Amanda não está sozinha. Relatório da ONU, divulgado em 2012, aponta que a taxa de urbanização do Brasil chegará a 90% em 2020. A percepção de que os jovens enxergam mais chances de progresso fora do meio rural preocupa o pesquisador da área de enologia e chefe-geral da Embrapa Uva e Vinho, Mauro Zanus.
“Os jovens têm se afastado do campo, porque a cidade se apresenta como lugar de conectividade e a agricultura parece ser, para o jovem, o rústico, o rudimentar, o analógico. Claro que isso não depende só da tecnologia, mas de políticas públicas, para que o jovem não se sinta deslocado ao trabalhar em uma propriedade rural familiar”.
Mas se por um lado a “cidade” atrai Amanda, existe uma preocupação. Nem a inocência da infância faz com que ela deixe de notar a violência urbana. A menina diz que um futuro melhor passa pela redução da criminalidade:
“Se eu morar na cidade, tem bastante ladrão lá. E eu não quero que assaltem o lugar onde eu trabalho, minha casa”.
O medo da menina se justifica. No primeiro semestre de 2015, Bento Gonçalves registrou 287 roubos. Os dados são da Secretaria de Segurança Pública do Estado.
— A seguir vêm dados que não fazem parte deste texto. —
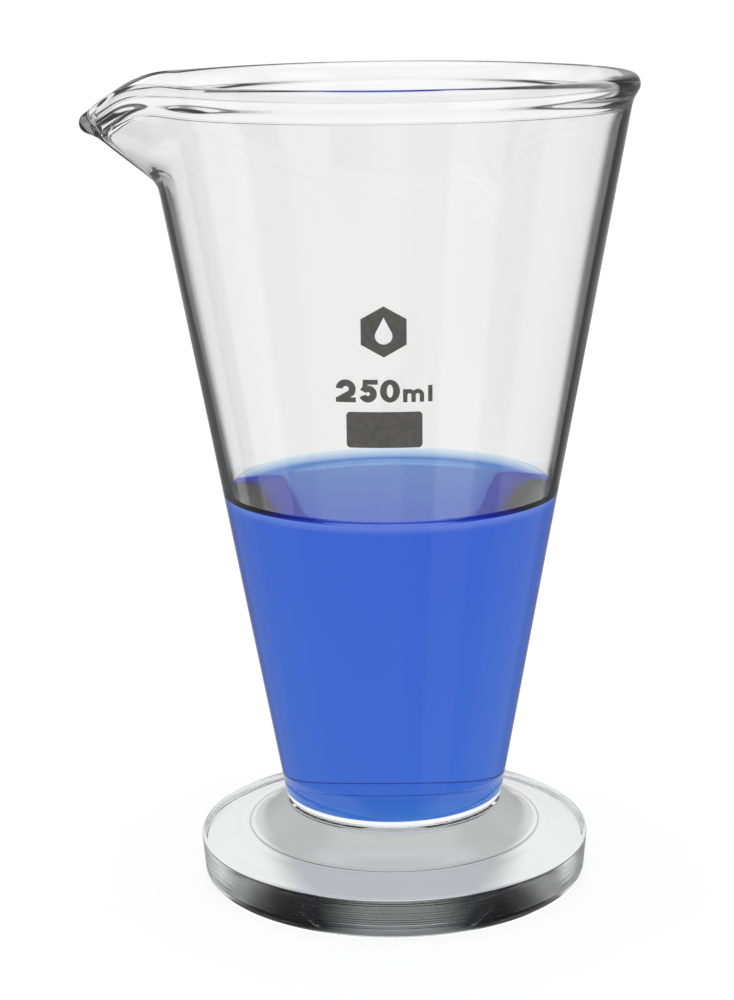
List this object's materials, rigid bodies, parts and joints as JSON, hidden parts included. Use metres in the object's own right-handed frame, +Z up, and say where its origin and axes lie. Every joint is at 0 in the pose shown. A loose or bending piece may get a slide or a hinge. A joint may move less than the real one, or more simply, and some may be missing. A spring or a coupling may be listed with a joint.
{
  "type": "conical measuring glass",
  "caption": "Conical laboratory measuring glass with a beaded rim and pouring spout on a heavy round foot, part filled with blue liquid.",
  "frame": {"origin": "on the bowl's axis at the underside of the foot", "axes": "+Z up along the bowl's axis, and the pouring spout points along -X"},
  "size_m": [0.0989, 0.0894, 0.1486],
  "materials": {
    "blown_glass": "polished",
    "pressed_glass": "polished",
    "dyed_water": "glossy",
    "enamel": "matte"
  },
  "bodies": {
    "root": {"bowl": "blown_glass", "foot": "pressed_glass", "fused_collar": "pressed_glass", "liquid": "dyed_water", "marking_spot": "enamel", "capacity_print": "enamel", "emblem_print": "enamel"}
  },
  "joints": []
}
A boa notícia é também um tanto quanto óbvia: é possível diminuir esses índices. Foi nisso que apostou a prefeitura de São Caetano do Sul. A cidade campeã em Índice de Desenvolvimento Humano (IDH/2010) no país também é referência em segurança pública, de acordo com o ranking Connected Smart Cities.
Até outubro, conforme dados da Secretaria de Segurança Pública do Estado de São Paulo, o município teve cinco vítimas de homicídio e duas de latrocínio (roubo seguido de morte). A média é de um assassinato a cada 21,4 mil habitantes. São 4,66 ocorrências para o grupo de 100 mil. A escala utilizada pela ONU considera aceitável a taxa de 10 para cada 100 mil.
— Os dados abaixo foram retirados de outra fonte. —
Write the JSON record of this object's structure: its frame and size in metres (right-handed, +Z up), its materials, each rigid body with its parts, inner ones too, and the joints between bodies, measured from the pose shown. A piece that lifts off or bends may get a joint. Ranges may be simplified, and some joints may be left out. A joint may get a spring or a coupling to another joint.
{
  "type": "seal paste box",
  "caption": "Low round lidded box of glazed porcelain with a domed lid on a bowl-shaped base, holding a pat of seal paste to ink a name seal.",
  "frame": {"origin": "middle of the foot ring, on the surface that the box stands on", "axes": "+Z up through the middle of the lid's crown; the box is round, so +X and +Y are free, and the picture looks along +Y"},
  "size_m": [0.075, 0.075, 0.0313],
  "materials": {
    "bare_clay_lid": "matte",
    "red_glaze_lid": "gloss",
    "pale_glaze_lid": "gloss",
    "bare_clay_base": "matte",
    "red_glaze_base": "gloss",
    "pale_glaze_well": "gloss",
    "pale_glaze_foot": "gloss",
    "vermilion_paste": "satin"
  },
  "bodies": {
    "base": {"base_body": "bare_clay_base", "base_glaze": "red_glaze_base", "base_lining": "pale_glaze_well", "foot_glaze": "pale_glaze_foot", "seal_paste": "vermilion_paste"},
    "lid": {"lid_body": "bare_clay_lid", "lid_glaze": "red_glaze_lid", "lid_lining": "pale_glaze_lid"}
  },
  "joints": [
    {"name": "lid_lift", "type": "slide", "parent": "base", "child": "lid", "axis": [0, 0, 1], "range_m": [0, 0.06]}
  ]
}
Na comparação, os municípios da Serra ainda têm muito a avançar. De janeiro a outubro, a média de assassinatos em Bento Gonçalves foi de um a cada 6 mil habitantes. Em Farroupilha, de um a cada 7,5 mil habitantes. E em Caxias do Sul, de um a cada 4,7 mil habitantes.
O secretário municipal de Segurança de São Caetano do Sul, Marco Antonio Barreiras, destaca que a redução de índices de criminalidade é resultado de políticas públicas. Em 2014, a prefeitura implantou o Programa Cidade Segura. É um pacote com 16 itens que incluem obras, aparelhamento como câmeras de vigilância e execução de programas estratégicos.
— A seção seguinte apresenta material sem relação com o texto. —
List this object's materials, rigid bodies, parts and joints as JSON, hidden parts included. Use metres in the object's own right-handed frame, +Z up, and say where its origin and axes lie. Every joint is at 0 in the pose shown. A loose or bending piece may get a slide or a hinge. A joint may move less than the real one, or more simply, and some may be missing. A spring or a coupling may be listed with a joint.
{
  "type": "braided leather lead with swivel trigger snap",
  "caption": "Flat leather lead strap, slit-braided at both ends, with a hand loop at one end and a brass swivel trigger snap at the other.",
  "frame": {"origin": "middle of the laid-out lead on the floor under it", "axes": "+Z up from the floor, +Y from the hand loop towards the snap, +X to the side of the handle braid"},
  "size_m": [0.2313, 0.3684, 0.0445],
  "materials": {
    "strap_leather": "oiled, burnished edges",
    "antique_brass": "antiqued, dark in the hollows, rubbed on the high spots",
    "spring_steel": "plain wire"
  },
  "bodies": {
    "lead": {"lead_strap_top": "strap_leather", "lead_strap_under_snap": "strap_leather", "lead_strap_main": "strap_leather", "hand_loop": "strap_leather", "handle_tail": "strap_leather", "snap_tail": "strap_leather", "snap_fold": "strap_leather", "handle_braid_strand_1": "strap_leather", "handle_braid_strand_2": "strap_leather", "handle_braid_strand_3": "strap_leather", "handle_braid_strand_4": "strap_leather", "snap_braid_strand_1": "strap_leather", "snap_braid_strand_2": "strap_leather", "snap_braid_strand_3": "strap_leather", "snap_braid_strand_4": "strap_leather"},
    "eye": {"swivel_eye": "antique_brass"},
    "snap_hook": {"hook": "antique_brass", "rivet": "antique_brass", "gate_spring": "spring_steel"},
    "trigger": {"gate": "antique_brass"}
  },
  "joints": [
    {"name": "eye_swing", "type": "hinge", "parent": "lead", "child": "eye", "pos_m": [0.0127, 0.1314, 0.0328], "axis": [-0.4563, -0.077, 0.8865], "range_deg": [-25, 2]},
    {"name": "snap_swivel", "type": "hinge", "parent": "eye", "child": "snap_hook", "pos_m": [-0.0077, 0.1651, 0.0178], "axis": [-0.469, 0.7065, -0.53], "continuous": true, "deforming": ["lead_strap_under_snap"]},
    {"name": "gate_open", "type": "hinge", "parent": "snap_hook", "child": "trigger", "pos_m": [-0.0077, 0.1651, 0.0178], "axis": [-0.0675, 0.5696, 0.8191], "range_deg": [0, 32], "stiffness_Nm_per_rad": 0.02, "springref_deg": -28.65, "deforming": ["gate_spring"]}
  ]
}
Uma das iniciativas é pagar guardas e policiais para atuar em dias de folga em ações de fiscalização. O secretário entende que assim a presença policial é mais notada. Como o trabalho implica em remuneração melhor, os policiais também não precisam fazer bicos para complementar a renda. Os resultados são fonte de ânimo para quem, como a Amanda, tem receio de ser assaltado. Os roubos e furtos de veículos reduziram mais de 50% em São Caetano do Sul entre 2013 e 2015.
“Quando você investe em segurança, você investe também na vinda, por exemplo, de empresas para a sua cidade. Não só indústrias como empresas de cultura, de prestação de serviços e assim por diante. Indiretamente, quando você tem uma cidade segura, você tem uma cidade economicamente mais ativa porque as pessoas acabam vindo para a sua cidade. Além disso, aqui se deu também muita ênfase às políticas públicas de segurança, ou seja, ter uma iluminação boa, um asfaltamento bom, educação e mobilidade urbana”, diz o secretário.
Ele ressalta ainda que convênios entre municípios do ABC Paulista possibilitam ações conjuntas de combate ao crime. Barreiras avalia que essa pode ser uma alternativa para a Serra gaúcha diminuir a violência a partir da união de forças.